If they get caught, it’s 2-10 in County Jail or state prison.

But if the same person wears a white collar, drives a nice car, and diverts $1million
over the computer, or by muddying up a company’s ledger’s, they get 2-10 months
of house arrest, wearing an ankle bracelet under their designer pants.

Gun-crazy mercenaries; Guantanamo torturers; Enron-style embezzlers; Wall Street
mega-speculators.

How many have actually been convicted of felonies and gone to jail? How many have
actually been forced to make restitution? How many have been compelled to face
their victims directly, and pretend some actual contrition?

In the end, sick Michael Jackson never did a day’s hard labor for what he did to kids.
Will Roman Polanski ever come back to face the woman he abused all those years
ago? Will Senator Baucus face the music for trying to get his main squeeze in as a
highly paid federal prosecutor, without revealing a “relationship”? Will Lieberman
ever have to account for the massive “soft money” he’s taken from insurance firms
to scuttle “Health Care reform”? Will Bush-Cheney-Rove-Rumsfeld-Rice ever have
to answer, Pinochet-style, for their Iraq adventure?

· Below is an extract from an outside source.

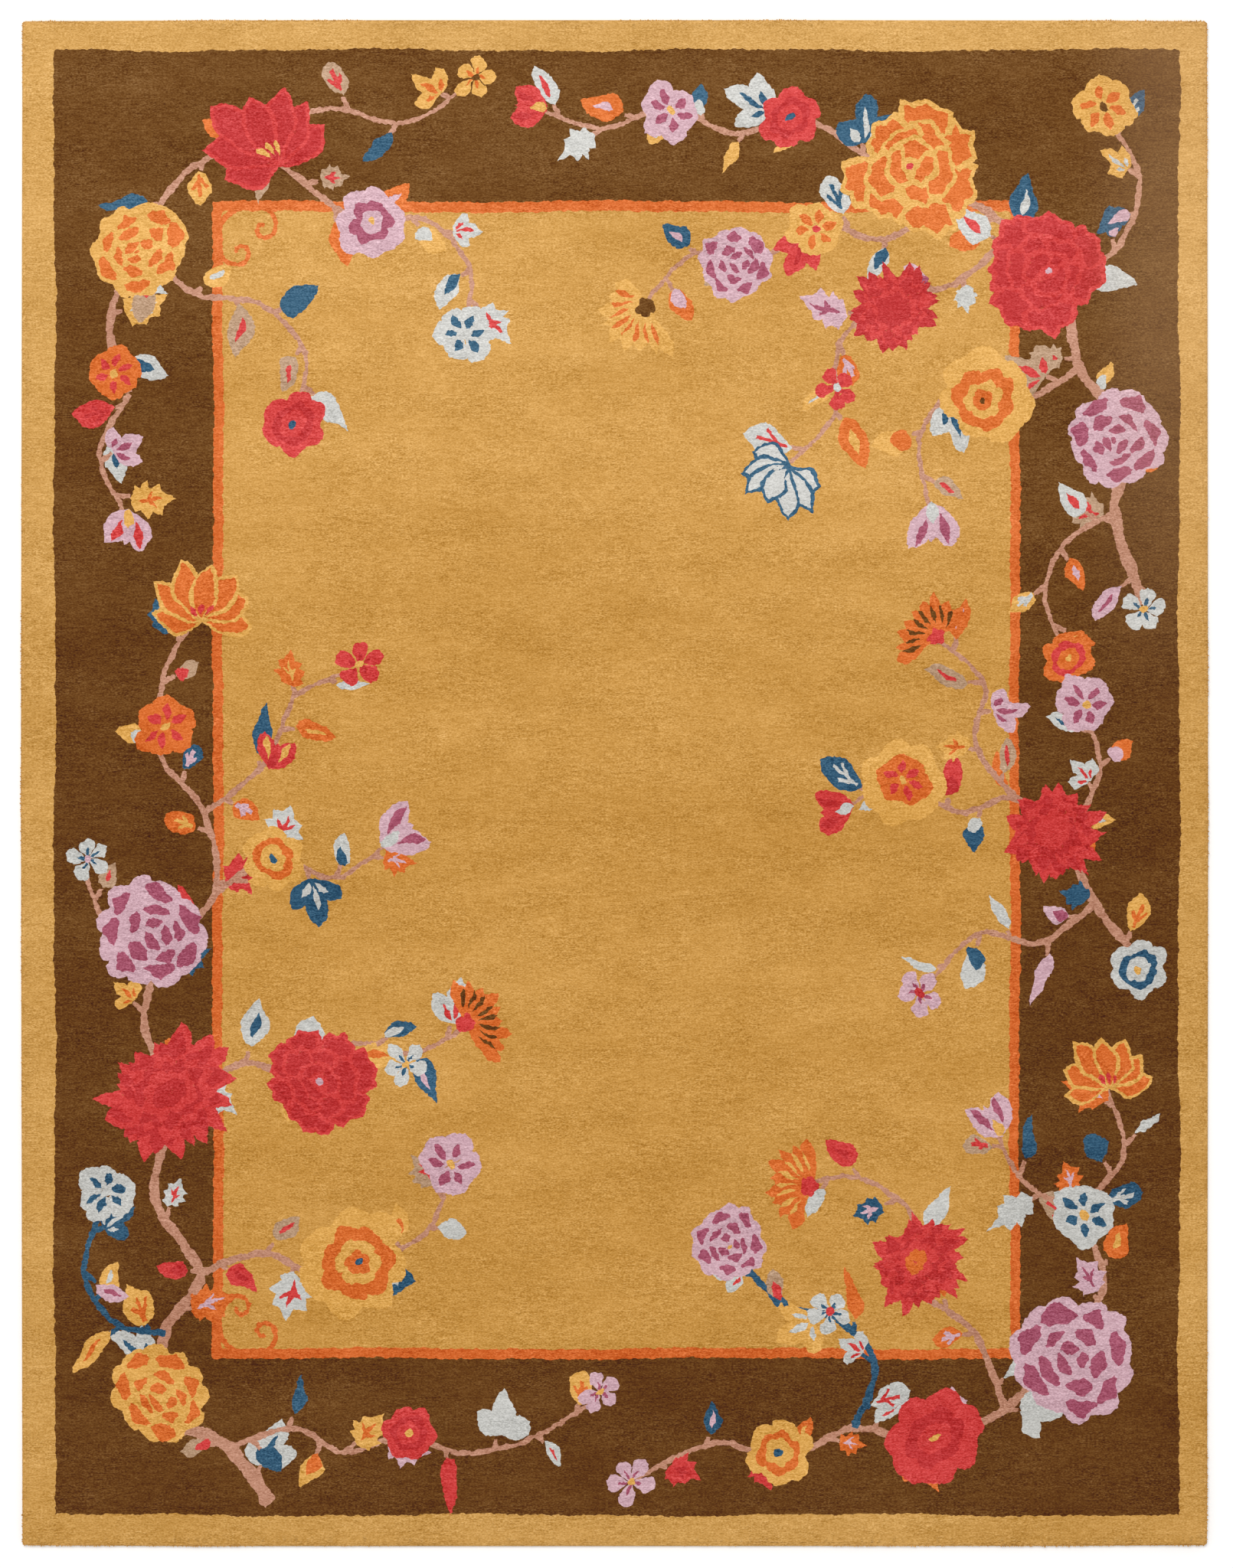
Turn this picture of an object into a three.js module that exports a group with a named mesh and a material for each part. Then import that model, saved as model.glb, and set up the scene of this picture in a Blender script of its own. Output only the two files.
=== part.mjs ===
// A hand-tufted wool rug lying flat on the floor: cut pile on a glued cloth backing, made in one piece.
// Millimetres, +Z up. The origin is on the floor under the middle of the rug, +X runs across its width
// and +Y along its length, towards the end that is at the top when the pattern is seen upright.

import * as THREE from 'three';

// Driving dimensions
const rugWidth = 2370;
const rugLength = 3050;
const backingThickness = 3;
const pileHeight = 10;
const cornerRadius = 9;
const outlineStep = 45; // between two points along a side
const cornerSteps = 4; // facets round each corner

// Cut pile leans out past the backing, then rounds over to the sheared top.
const thickness = backingThickness + pileHeight;
const pileLean = 4.5;
const rimRound = 8;

const wool = new THREE.MeshStandardMaterial({ color: '#cc9649', roughness: 0.95, metalness: 0 });

// Each side of a tufted rug wanders by a few millimetres, in one slow bow and a shorter ripple.
const sideWaves = {
  bottom: { bow: 1.2, bowWaves: 1.5, bowStart: 0.4, ripple: 0.7, rippleWaves: 7, rippleStart: 1.1 },
  right: { bow: 1.8, bowWaves: 1.8, bowStart: 2.2, ripple: 0.8, rippleWaves: 9, rippleStart: 0.2 },
  top: { bow: 2.0, bowWaves: 2.6, bowStart: 1.3, ripple: 0.9, rippleWaves: 8, rippleStart: 2.7 },
  left: { bow: 2.2, bowWaves: 1.2, bowStart: 4.1, ripple: 0.8, rippleWaves: 10, rippleStart: 0.9 },
};

// How far a side lies outside the straight line at a share from 0 to 1 of its length. It is nothing at the corners.
function sideOffset(side, share) {
  const { bow, bowWaves, bowStart, ripple, rippleWaves, rippleStart } = sideWaves[side];
  const slow = bow * Math.sin(2 * Math.PI * bowWaves * share + bowStart);
  const quick = ripple * Math.sin(2 * Math.PI * rippleWaves * share + rippleStart);
  const fade = Math.min(1, 12 * share, 12 * (1 - share));
  return (slow + quick) * fade;
}

// The outline seen from above, anticlockwise, starting at the left end of the bottom side.
function rugOutline() {
  const halfWidth = rugWidth / 2;
  const halfLength = rugLength / 2;
  const sides = [
    { name: 'bottom', from: [-halfWidth, -halfLength], along: [1, 0], out: [0, -1], length: rugWidth },
    { name: 'right', from: [halfWidth, -halfLength], along: [0, 1], out: [1, 0], length: rugLength },
    { name: 'top', from: [halfWidth, halfLength], along: [-1, 0], out: [0, 1], length: rugWidth },
    { name: 'left', from: [-halfWidth, halfLength], along: [0, -1], out: [-1, 0], length: rugLength },
  ];
  const points = [];
  for (const side of sides) {
    const straight = side.length - 2 * cornerRadius;
    const steps = Math.round(straight / outlineStep);
    for (let i = 0; i <= steps; i += 1) {
      const share = i / steps;
      const along = cornerRadius + straight * share;
      const offset = sideOffset(side.name, share);
      points.push(new THREE.Vector2(
        side.from[0] + side.along[0] * along + side.out[0] * offset,
        side.from[1] + side.along[1] * along + side.out[1] * offset,
      ));
    }
    // the quarter turn to the next side
    const centre = new THREE.Vector2(
      side.from[0] + side.along[0] * (side.length - cornerRadius) - side.out[0] * cornerRadius,
      side.from[1] + side.along[1] * (side.length - cornerRadius) - side.out[1] * cornerRadius,
    );
    for (let i = 1; i < cornerSteps; i += 1) {
      const turn = (Math.PI / 2) * (i / cornerSteps);
      points.push(new THREE.Vector2(
        centre.x + cornerRadius * (side.out[0] * Math.cos(turn) + side.along[0] * Math.sin(turn)),
        centre.y + cornerRadius * (side.out[1] * Math.cos(turn) + side.along[1] * Math.sin(turn)),
      ));
    }
  }
  return points;
}

// The rim from the floor up to the top: height above the floor, and distance inside the outline.
const rimProfile = [
  { height: 0, inset: pileLean },
  { height: backingThickness, inset: pileLean * 0.85 },
  { height: backingThickness + pileHeight * 0.25, inset: pileLean * 0.2 },
  { height: backingThickness + pileHeight * 0.48, inset: 0 },
  { height: backingThickness + pileHeight * 0.72, inset: rimRound * 0.1 },
  { height: backingThickness + pileHeight * 0.9, inset: rimRound * 0.38 },
  { height: thickness, inset: rimRound },
];

// One closed solid: the outline repeated at each row of the rim, with a flat face below and above.
function tuftedSlab(outline, profile) {
  const count = outline.length;
  const positions = [];
  for (const { height, inset } of profile) {
    const scaleX = 1 - inset / (rugWidth / 2);
    const scaleY = 1 - inset / (rugLength / 2);
    for (const point of outline) {
      positions.push(point.x * scaleX, point.y * scaleY, height);
    }
  }
  const bottomCentre = positions.length / 3;
  positions.push(0, 0, 0);
  const topCentre = bottomCentre + 1;
  positions.push(0, 0, thickness);

  const faces = [];
  const topRow = (profile.length - 1) * count;
  for (let i = 0; i < count; i += 1) {
    const next = (i + 1) % count;
    for (let row = 0; row < profile.length - 1; row += 1) {
      const low = row * count;
      const high = low + count;
      faces.push(low + i, low + next, high + next, low + i, high + next, high + i);
    }
    faces.push(bottomCentre, next, i);
    faces.push(topCentre, topRow + i, topRow + next);
  }
  const geometry = new THREE.BufferGeometry();
  geometry.setAttribute('position', new THREE.Float32BufferAttribute(positions, 3));
  geometry.setIndex(faces);
  geometry.computeVertexNormals();
  return geometry;
}

const rug = new THREE.Mesh(tuftedSlab(rugOutline(), rimProfile), wool);
rug.name = 'rug';

const tuftedRug = new THREE.Group();
tuftedRug.add(rug);

export default tuftedRug;
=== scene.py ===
import math
import random

import bpy
import numpy as np
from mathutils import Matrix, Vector
from mathutils.geometry import delaunay_2d_cdt


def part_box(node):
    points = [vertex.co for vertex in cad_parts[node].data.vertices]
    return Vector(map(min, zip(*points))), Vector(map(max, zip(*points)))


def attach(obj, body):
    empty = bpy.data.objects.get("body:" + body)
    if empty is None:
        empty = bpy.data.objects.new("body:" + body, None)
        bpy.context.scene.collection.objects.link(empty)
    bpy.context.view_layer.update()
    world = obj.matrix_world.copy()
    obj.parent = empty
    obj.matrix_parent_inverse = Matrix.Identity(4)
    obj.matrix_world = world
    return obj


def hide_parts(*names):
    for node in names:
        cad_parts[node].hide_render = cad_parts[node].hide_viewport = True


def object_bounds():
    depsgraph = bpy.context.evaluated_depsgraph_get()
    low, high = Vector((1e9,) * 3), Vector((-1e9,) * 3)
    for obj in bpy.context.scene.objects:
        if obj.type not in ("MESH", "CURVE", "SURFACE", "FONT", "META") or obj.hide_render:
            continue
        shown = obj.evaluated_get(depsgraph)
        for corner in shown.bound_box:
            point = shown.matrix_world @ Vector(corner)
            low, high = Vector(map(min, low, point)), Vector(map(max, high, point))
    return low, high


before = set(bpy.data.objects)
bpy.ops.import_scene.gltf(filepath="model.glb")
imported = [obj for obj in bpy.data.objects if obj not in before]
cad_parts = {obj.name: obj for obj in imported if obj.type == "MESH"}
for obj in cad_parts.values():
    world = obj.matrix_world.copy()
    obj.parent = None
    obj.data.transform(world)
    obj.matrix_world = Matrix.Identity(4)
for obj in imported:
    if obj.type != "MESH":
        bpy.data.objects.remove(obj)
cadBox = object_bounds()
slabLow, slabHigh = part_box("rug")
bpy.ops.object.select_all(action="DESELECT")
mm = 0.001
fullTurn = 6.28  # radians


def linearColour(hexColour):
    channels = [int(hexColour[i:i + 2], 16) / 255 for i in (1, 3, 5)]
    return tuple(c / 12.92 if c <= 0.04045 else ((c + 0.055) / 1.055) ** 2.4 for c in channels) + (1.0,)


# Dyed wool yarns, as they look in the rug
yarns = {
    "edge": "#d09d53", "ochre": "#cd9749", "brown": "#673d0e", "line": "#d8692b", "orange": "#db6d2c",
    "gold": "#e1a956", "coral": "#d23e3d", "crimson": "#bf2f31", "lilac": "#d1aab4", "mauve": "#a55269",
    "blue": "#305974", "ice": "#c8c7c2", "stem": "#c08a71", "taupe": "#b99678",
}
yarnNames = list(yarns)

# The drawing of the rug, seen from above. A motif is a list of (yarn, outline), the lowest first, drawn
# about 0, 0 and opening along +Y.
hand = random.Random(23)  # the unevenness of hand-guided tufting


def placed(points, turn=0.0, x=0.0, y=0.0):
    c, s = math.cos(turn), math.sin(turn)
    return [(x + c * px - s * py, y + s * px + c * py) for px, py in points]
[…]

If the answer is NO, is that because the larger community agreed to “forgive” as we
did the kite-flying boy who accidentally started the Sycamore Canyon fire.

Or is it because the watchdogs, the guards, the prosecutors, the judges, have all
be suborned or cowed along the way?

Will it be from faith, from brotherhood, from mercy? Or from greed, clout, and fear?

People’s faith in so many of the world’s basic institutions has been so compromised
by weakness, hypocrisy, vice, that it’s getting really hard to tell anymore.


» on 12.21.09 @ 03:47 PM

“Revered by Muslims”??????Have you read any bit of literature written by brave women from that part of the world who spell out the hatred their men have for Christians and Jews?  Try “Princess” and/or “A Thousand Splendid Suns”...

Your ignorance is appalling and predictable.  The problems of the world are NOT caused by the USA. 

And ACORN?  One of the most corrupted organizations ever.  Do some research.